Another case I recently commented on has been decided. The Arkansas Mom who made comments on her son’s Facebook page as though he had made them and then changed his password so he could no longer access his account was convicted of misdemeanor harassment on May 27, 2010. The Judge ordered the Mom to pay a $435 fine and attend anger-management and parenting classes. The comments on my previous post seemed to indicate that most felt it was not ok for parents to add or delete content from their children’s facebook account. Given that this mother in particular did not have custody of her son, used profanity with him and on his page, and changed his password; I stick with my first impression that this mother has problems with communication. I have a daughter with a Facebook account. When I see something on there that I think may present an issue, I call her attention to it and explain how others may view it. I leave it up to her whether or not to remove or change it, but the important part is I talk to her about it. Children sometime make decisions or post things impulsively and then forget about them. Most children will understand if you explain to them why their posting may not be appropriate. If this mother had truly wanted to “exercise supervision over her son’s Internet activities” as she claimed, there are a lot better ways to do it. I am happy this Judge explained to this woman why her actions were so inappropriate – he parented her well.
Arkansas Mom a/k/a Facebook Hacker – Guilty!
May 28, 2010 by kimberlyhouser
Sounds like a case of a crazy mom to me! There should be someway the son could contact Facebook to get his old account deleted before the problem gets too deep. What are you supposed to do in a Facebook hijacking situation? I know my friends have logged on as me and posted things i didnt want to be posted but i caught on quick, deleted it, and changed my password…i dont now what i would do if someone changed my password though! If they dont already, Facebook should hava way to adress this issue and prevent this type of case from re-occurring.
I would be pretty upset if my mother would have ever done such thing to me. Mothers need to have communication with their children instead of having to find out through social network sites. There has to be such communication to avoid problems like these. Just as how parents want respect from their children, they should respect them too. In order to avoid these situations, people should think of passwords that no one can have a clue, add numbers, or some random caps.
Some people will always be too immature to be parents. This woman cant even sit down and talk to her son directly, probably just a preview of household issues in that family. This sounds to me like something a 13 year old would do to someone they disagreed with. Though facebook has presented quite a few challenges for todays parents. They never had anything similar for their parents to monitor, so todays parents are having to figure out how to monitor and discipline their children when it comes to an online presence. Last year I made a post on my friends wall that contained an explicit phrase that was meant to be funny. When my mother read it, she yelled at me, made me delete it, and then grounded me….and I was in college staying at home for the summer. I was livid. Although I understand why she did that. She thought that everyone she was friends with would be able to see my post like she could, but that was not the case and she didnt know exactly how facebook privacy works. I am now friends with some of my family members and family friends now, so i no longer use any expletives, even if they are in jest. So I understand the unique challenge faced by parents who do not understand the electronic world as well as the children they are trying to discipline. It will be interesting (or probably more terrifying) to see what new challenges technology will bring when I am raising children. (Not for another 10 years hopefully)

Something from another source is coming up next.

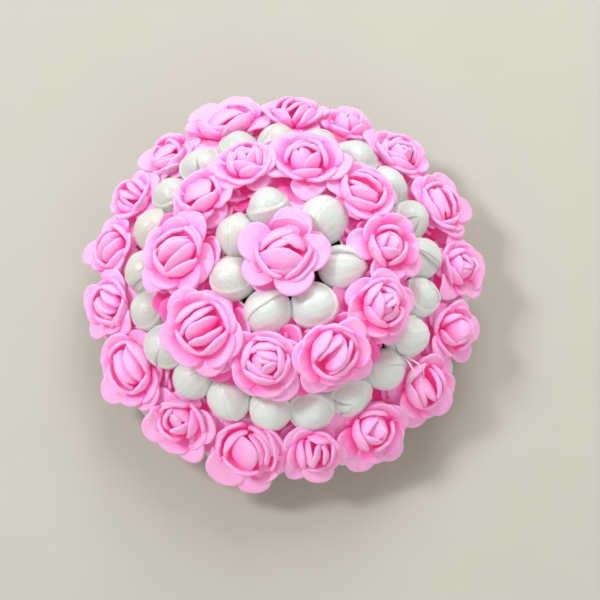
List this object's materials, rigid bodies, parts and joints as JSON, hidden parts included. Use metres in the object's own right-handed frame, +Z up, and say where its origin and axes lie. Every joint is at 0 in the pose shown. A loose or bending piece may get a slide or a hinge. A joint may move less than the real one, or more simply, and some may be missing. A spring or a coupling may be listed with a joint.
{
  "type": "artificial flower hair garland, a domed bun cover of foam roses and satin buds",
  "caption": "Domed hair-bun garland: foam roses and satin buds sewn in rings on a hollow cloth cap, open below for the bun.",
  "frame": {"origin": "centre of the opening, in the plane of the hem that the dome stands on", "axes": "+Z up through the centre rose at the crown; +Y away from the viewer of the picture, +X to the viewer's right"},
  "size_m": [0.1156, 0.1152, 0.0558],
  "materials": {
    "rose_foam": "soft matte foam, pink",
    "bud_satin": "pearly white satin",
    "cap_cloth": "black woven cloth",
    "thread": "white sewing thread"
  },
  "bodies": {
    "root": {"centre_rose": "rose_foam", "cloth_cap": "cap_cloth", "crown_bud_1": "bud_satin", "crown_bud_2": "bud_satin", "crown_bud_3": "bud_satin", "crown_bud_4": "bud_satin", "crown_bud_5": "bud_satin", "crown_bud_6": "bud_satin", "crown_bud_7": "bud_satin", "crown_thread": "thread", "inner_rose_01": "rose_foam", "inner_rose_02": "rose_foam", "inner_rose_03": "rose_foam", "inner_rose_04": "rose_foam", "inner_rose_05": "rose_foam", "inner_rose_06": "rose_foam", "inner_rose_07": "rose_foam", "inner_rose_08": "rose_foam", "inner_rose_09": "rose_foam", "inner_rose_10": "rose_foam", "middle_bud_string": "bud_satin", "middle_thread": "thread", "outer_rose_01": "rose_foam", "outer_rose_02": "rose_foam", "outer_rose_03": "rose_foam", "outer_rose_04": "rose_foam", "outer_rose_05": "rose_foam", "outer_rose_06": "rose_foam", "outer_rose_07": "rose_foam", "outer_rose_08": "rose_foam", "outer_rose_09": "rose_foam", "outer_rose_10": "rose_foam", "outer_rose_11": "rose_foam", "outer_rose_12": "rose_foam", "outer_rose_13": "rose_foam", "outer_rose_14": "rose_foam", "outer_rose_15": "rose_foam", "outer_rose_16": "rose_foam", "outer_rose_17": "rose_foam", "rim_bud_string": "bud_satin", "rim_thread": "thread"}
  },
  "joints": []
}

A good parent doesn’t impersonate their child then change their password. In fact, that sounds like something a child would do. In this day of age though I think it’s important for parents to stress to their children about what kind of information they’re putting on the internet especially facebook. I know some colleges in particular will look at an athletes facebook page before deciding to offer them an athletic scholarship or not.

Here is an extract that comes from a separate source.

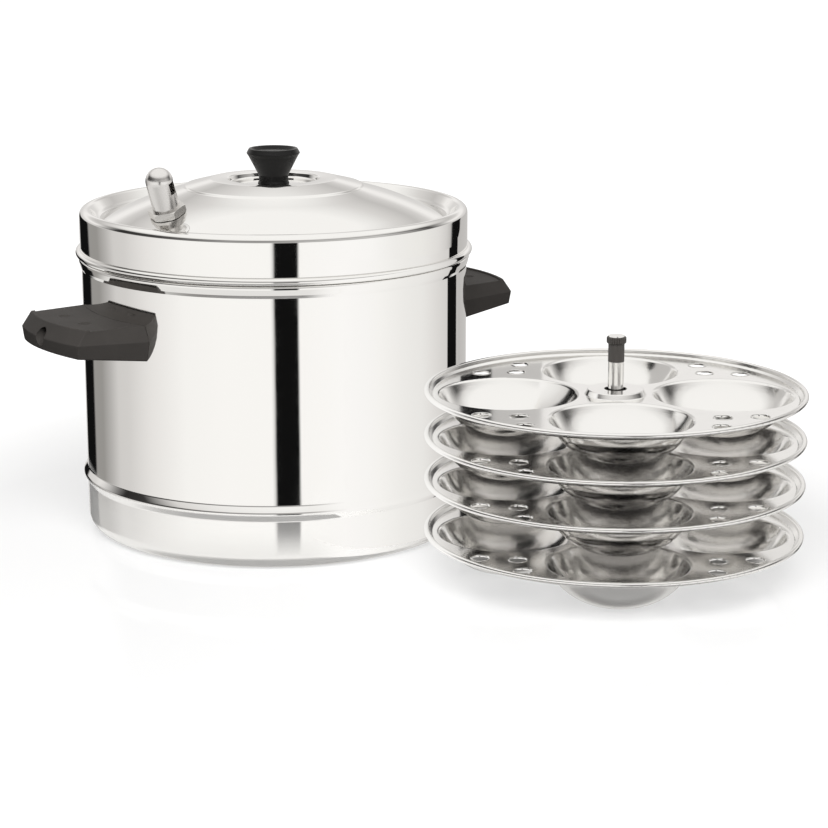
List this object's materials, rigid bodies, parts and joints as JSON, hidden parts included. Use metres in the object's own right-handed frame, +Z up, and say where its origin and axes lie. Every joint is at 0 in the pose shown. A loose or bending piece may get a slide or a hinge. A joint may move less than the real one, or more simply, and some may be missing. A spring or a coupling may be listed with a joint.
{
  "type": "idli steamer",
  "caption": "Tall round steel steaming pot with side handles, a domed lid with knob and steam whistle, and a lift-out stack of cupped, perforated plates on a centre rod.",
  "frame": {"origin": "centre of the pot's flat base, on the surface that the pot and the rack stand on", "axes": "+Z up along the pot's axis. +X and -X point along the two side handles. The lid's whistle leans out over the -X side, and the rack stands beside the pot on the -Y side."},
  "size_m": [0.3475, 0.4094, 0.2173],
  "materials": {
    "polished_steel": "mirror-polished stainless steel",
    "plain_steel": "satin stainless steel",
    "screw_steel": "bright steel fixings",
    "handle_plastic": "satin moulded phenolic, dark grey",
    "knob_plastic": "satin moulded phenolic, near black",
    "rack_plastic": "satin moulded plastic, dark grey",
    "seal_rubber": "matt silicone, grey",
    "brass": "turned brass"
  },
  "bodies": {
    "pot": {"pot_body": "polished_steel", "left_handle": "handle_plastic", "right_handle": "handle_plastic", "left_bracket": "plain_steel", "right_bracket": "plain_steel", "handle_screws": "screw_steel", "handle_washers": "screw_steel"},
    "lid": {"lid_shell": "polished_steel", "lid_knob": "knob_plastic", "knob_insert": "brass", "knob_washer": "screw_steel", "knob_screw": "screw_steel", "vent_stem": "polished_steel", "vent_seal": "seal_rubber", "vent_back_nut": "screw_steel", "vent_washer": "plain_steel"},
    "whistle": {"whistle_nut": "plain_steel", "whistle_cap": "polished_steel", "whistle_disc": "screw_steel"},
    "rack": {"rack_rod": "polished_steel", "rod_collar": "plain_steel", "foot_washer": "screw_steel", "foot_nut": "screw_steel", "plate_4": "polished_steel", "grip_sleeve": "rack_plastic"},
    "rod_head": {"rack_knob": "rack_plastic", "rack_knob_disc": "polished_steel"},
    "lower_spacer": {"spacer_3": "polished_steel"},
    "lower_plate": {"plate_3": "polished_steel"},
    "middle_spacer": {"spacer_2": "polished_steel"},
    "middle_plate": {"plate_2": "polished_steel"},
    "upper_spacer": {"spacer_1": "polished_steel"},
    "upper_plate": {"plate_1": "polished_steel"}
  },
  "joints": [
    {"name": "lid_lift", "type": "slide", "parent": "pot", "child": "lid", "axis": [0, 0, 1], "range_m": [0, 0.12]},
    {"name": "whistle_turn", "type": "hinge", "parent": "lid", "child": "whistle", "pos_m": [-0.08413, -0.03468, 0.18113], "axis": [-0.3164, -0.1304, 0.9396], "continuous": true},
    {"name": "rack_lift", "type": "slide", "parent": "pot", "child": "rack", "axis": [0, 0, 1], "range_m": [0, 0.165]},
    {"name": "rod_head_turn", "type": "hinge", "parent": "rack", "child": "rod_head", "pos_m": [0.09613, -0.19365, 0.1263], "axis": [0, 0, 1], "continuous": true},
    {"name": "lower_layer_lift", "type": "slide", "parent": "rack", "child": "lower_spacer", "axis": [0, 0, 1], "range_m": [0, 0.107]},
    {"name": "lower_plate_turn", "type": "hinge", "parent": "lower_spacer", "child": "lower_plate", "pos_m": [0.09613, -0.19365, 0.0496], "axis": [0, 0, 1], "continuous": true},
    {"name": "middle_layer_lift", "type": "slide", "parent": "lower_spacer", "child": "middle_spacer", "axis": [0, 0, 1], "range_m": [0, 0.083]},
    {"name": "middle_plate_turn", "type": "hinge", "parent": "middle_spacer", "child": "middle_plate", "pos_m": [0.09613, -0.19365, 0.074], "axis": [0, 0, 1], "continuous": true},
    {"name": "upper_layer_lift", "type": "slide", "parent": "middle_spacer", "child": "upper_spacer", "axis": [0, 0, 1], "range_m": [0, 0.058]},
    {"name": "upper_plate_turn", "type": "hinge", "parent": "upper_spacer", "child": "upper_plate", "pos_m": [0.09613, -0.19365, 0.0984], "axis": [0, 0, 1], "continuous": true}
  ]
}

I agree that it would be best for an explanation of why it is not ok to put certain things on facebook. You just never know who is looking at what you post, but also the fact that this kids mom did this all without him knowing is a little bit disturbing. To me that is a huge invasion of privacy no matter if you are a child or an adult. Facebook has really good privacy options now as well, so you can basically make your page as blank as you want it to be or as open as you want it to be which is nice.

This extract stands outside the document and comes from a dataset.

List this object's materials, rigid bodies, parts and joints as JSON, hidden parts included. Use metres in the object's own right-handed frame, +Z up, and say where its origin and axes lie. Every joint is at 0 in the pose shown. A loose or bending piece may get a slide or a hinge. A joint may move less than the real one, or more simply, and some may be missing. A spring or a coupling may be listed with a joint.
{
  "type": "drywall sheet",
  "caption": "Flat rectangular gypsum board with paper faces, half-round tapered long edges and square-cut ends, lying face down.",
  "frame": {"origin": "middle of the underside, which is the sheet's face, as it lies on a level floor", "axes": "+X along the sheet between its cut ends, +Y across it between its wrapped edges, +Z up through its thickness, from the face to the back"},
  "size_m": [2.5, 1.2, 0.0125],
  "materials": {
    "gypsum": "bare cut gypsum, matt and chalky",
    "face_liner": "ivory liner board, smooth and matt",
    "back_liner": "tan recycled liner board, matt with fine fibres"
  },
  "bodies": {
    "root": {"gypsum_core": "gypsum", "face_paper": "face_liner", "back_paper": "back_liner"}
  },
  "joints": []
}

Parents should not be meddling that much in their child’s lives. Never should an adult pose as a younger child and verbally beat down other kids. If the mother wanted to do something about her son’s media site then she should have him delete it, but never pose as him. The trust factor between parent and child has been crushed and will be very difficult to get back
This case is so funny. I find myself reading about crazy parent cases more and more. The fact that this women didn’t even have custody over that boy is pretty significant. I think the judge ruled well giving her a fine and sending her to anger management and parenting classes. Her parenting obviously isn’t up to par and for an adult to unleash their anger at a child via social networking definitely says something about the way they manage their anger.
My question is where did her fine go to? Because if she did her son wrong, did he get the money? A couple more questions; How old is the son? How was this case brought to court? And how true are the “facts”? Because God knows, if you help an old lady accross the street and get your hand caught on her bag, it then turns into you trying to “steal it”. You never know these days.